> GOAL OF THE EXERCISE
Begin at the line containing "front_rail();" and stop at the line containing "zip(*points))), Vector(map(max, zip(*points)))"; copy those lines exactly, ends included, and nothing else.

+-------+

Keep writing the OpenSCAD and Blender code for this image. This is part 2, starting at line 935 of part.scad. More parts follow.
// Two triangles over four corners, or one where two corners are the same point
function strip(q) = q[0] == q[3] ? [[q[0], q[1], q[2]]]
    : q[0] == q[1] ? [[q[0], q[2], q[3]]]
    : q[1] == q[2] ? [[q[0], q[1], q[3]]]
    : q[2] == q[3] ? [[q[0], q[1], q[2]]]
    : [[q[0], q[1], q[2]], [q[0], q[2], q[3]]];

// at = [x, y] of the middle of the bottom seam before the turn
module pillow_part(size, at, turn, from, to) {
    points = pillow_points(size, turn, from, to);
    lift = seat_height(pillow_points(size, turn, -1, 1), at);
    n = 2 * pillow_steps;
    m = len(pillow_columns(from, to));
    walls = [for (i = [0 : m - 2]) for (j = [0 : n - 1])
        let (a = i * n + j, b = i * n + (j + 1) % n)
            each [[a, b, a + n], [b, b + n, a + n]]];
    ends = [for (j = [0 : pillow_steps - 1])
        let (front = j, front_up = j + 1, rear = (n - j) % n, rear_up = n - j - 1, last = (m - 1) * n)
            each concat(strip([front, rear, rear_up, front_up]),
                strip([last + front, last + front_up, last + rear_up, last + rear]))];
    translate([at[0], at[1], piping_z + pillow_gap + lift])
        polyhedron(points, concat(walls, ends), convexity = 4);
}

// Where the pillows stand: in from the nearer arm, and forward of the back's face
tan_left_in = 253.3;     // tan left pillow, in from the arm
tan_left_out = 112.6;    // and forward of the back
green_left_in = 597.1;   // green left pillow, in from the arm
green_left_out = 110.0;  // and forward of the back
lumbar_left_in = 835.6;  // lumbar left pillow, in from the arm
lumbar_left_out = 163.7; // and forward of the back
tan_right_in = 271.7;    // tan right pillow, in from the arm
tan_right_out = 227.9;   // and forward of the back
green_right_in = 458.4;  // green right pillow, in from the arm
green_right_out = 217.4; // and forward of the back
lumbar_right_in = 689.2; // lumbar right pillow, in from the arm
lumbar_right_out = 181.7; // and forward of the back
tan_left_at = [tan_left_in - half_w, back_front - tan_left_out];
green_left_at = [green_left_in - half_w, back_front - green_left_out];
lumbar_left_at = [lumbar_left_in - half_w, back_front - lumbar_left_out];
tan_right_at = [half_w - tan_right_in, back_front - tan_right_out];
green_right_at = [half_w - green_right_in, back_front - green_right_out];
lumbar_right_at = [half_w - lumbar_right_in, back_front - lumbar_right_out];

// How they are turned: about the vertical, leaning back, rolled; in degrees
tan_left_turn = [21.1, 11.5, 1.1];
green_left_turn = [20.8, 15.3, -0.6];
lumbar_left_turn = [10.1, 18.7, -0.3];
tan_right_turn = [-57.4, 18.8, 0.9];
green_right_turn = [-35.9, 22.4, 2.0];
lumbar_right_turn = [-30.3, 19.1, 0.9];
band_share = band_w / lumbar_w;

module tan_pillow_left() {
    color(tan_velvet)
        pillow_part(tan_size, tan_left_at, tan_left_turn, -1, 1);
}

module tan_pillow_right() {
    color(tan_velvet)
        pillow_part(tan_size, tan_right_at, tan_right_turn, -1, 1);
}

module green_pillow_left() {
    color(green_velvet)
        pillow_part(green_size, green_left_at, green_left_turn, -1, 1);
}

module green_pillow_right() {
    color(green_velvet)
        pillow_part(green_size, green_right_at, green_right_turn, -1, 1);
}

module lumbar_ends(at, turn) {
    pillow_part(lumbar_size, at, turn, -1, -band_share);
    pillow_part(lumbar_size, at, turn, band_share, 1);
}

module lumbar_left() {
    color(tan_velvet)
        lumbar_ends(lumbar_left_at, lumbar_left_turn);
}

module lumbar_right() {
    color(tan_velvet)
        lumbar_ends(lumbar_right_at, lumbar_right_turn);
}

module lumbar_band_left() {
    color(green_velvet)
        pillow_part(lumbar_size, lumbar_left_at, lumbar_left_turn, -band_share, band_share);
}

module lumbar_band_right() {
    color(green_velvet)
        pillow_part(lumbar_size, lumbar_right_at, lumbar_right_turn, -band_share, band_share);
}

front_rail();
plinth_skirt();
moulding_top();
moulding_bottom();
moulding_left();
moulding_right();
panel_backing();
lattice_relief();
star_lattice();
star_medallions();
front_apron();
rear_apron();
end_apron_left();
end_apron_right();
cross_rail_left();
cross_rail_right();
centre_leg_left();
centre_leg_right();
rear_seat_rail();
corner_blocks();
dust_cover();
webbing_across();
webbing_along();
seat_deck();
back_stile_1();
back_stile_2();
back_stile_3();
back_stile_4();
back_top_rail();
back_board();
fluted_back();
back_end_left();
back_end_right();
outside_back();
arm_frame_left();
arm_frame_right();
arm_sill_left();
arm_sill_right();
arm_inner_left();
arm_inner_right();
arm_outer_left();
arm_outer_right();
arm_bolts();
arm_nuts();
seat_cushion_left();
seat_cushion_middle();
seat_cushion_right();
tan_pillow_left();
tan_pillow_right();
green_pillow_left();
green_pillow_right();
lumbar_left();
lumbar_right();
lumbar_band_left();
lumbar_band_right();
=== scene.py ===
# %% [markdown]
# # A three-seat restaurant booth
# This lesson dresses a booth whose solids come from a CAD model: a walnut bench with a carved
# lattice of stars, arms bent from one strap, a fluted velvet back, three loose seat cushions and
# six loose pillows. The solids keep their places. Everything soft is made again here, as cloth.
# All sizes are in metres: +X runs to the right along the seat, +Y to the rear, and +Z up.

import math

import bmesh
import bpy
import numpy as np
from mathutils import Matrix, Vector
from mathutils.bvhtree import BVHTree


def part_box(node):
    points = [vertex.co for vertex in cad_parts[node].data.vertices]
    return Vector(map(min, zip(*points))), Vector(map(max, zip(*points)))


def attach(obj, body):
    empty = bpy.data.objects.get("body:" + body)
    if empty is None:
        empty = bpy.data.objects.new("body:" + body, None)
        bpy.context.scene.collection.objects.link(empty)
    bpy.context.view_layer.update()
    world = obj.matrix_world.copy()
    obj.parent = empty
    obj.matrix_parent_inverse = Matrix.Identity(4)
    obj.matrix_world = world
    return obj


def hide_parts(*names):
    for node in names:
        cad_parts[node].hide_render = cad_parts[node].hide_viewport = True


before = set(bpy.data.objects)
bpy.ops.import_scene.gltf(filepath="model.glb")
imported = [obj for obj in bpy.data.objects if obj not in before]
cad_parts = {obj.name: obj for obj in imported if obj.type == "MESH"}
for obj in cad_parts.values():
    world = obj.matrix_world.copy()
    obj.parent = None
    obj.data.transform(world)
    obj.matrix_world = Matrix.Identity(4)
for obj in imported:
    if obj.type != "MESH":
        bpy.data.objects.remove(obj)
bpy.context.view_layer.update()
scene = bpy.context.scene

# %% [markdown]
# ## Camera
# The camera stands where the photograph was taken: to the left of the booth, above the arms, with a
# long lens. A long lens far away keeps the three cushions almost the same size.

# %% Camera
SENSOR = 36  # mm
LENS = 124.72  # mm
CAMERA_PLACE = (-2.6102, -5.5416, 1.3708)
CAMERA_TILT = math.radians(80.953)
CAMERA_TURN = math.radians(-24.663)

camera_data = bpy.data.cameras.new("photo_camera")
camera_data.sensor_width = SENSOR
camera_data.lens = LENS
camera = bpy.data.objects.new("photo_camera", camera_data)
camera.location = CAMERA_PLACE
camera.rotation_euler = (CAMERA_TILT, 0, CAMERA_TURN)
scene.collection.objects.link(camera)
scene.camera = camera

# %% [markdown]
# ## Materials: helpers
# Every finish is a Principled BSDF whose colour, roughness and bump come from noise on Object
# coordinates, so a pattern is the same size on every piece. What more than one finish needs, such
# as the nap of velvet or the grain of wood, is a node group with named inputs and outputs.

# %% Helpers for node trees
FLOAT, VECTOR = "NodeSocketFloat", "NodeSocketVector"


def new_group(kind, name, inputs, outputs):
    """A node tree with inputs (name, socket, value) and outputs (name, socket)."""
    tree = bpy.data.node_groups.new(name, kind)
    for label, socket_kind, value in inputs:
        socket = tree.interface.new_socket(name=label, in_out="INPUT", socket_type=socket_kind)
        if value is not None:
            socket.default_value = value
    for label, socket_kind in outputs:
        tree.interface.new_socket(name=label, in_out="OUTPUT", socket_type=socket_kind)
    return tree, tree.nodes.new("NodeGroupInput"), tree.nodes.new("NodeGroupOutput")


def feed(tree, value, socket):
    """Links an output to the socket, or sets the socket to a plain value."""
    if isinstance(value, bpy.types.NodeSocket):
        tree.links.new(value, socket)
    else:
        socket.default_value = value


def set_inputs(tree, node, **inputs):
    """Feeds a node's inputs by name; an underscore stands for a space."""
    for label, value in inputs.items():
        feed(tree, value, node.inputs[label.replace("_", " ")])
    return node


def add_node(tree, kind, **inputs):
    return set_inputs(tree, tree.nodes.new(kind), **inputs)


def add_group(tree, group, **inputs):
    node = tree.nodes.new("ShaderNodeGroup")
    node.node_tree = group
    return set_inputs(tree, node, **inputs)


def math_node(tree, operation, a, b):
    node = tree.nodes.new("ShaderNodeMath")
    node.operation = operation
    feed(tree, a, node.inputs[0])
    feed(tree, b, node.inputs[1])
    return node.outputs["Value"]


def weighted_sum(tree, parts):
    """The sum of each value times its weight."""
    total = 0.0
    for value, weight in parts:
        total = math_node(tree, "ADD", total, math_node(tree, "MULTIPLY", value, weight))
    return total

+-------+

> FULL RESPONSE
front_rail();
plinth_skirt();
moulding_top();
moulding_bottom();
moulding_left();
moulding_right();
panel_backing();
lattice_relief();
star_lattice();
star_medallions();
front_apron();
rear_apron();
end_apron_left();
end_apron_right();
cross_rail_left();
cross_rail_right();
centre_leg_left();
centre_leg_right();
rear_seat_rail();
corner_blocks();
dust_cover();
webbing_across();
webbing_along();
seat_deck();
back_stile_1();
back_stile_2();
back_stile_3();
back_stile_4();
back_top_rail();
back_board();
fluted_back();
back_end_left();
back_end_right();
outside_back();
arm_frame_left();
arm_frame_right();
arm_sill_left();
arm_sill_right();
arm_inner_left();
arm_inner_right();
arm_outer_left();
arm_outer_right();
arm_bolts();
arm_nuts();
seat_cushion_left();
seat_cushion_middle();
seat_cushion_right();
tan_pillow_left();
tan_pillow_right();
green_pillow_left();
green_pillow_right();
lumbar_left();
lumbar_right();
lumbar_band_left();
lumbar_band_right();
=== scene.py ===
# %% [markdown]
# # A three-seat restaurant booth
# This lesson dresses a booth whose solids come from a CAD model: a walnut bench with a carved
# lattice of stars, arms bent from one strap, a fluted velvet back, three loose seat cushions and
# six loose pillows. The solids keep their places. Everything soft is made again here, as cloth.
# All sizes are in metres: +X runs to the right along the seat, +Y to the rear, and +Z up.

import math

import bmesh
import bpy
import numpy as np
from mathutils import Matrix, Vector
from mathutils.bvhtree import BVHTree


def part_box(node):
    points = [vertex.co for vertex in cad_parts[node].data.vertices]
    return Vector(map(min, zip(*points))), Vector(map(max, zip(*points)))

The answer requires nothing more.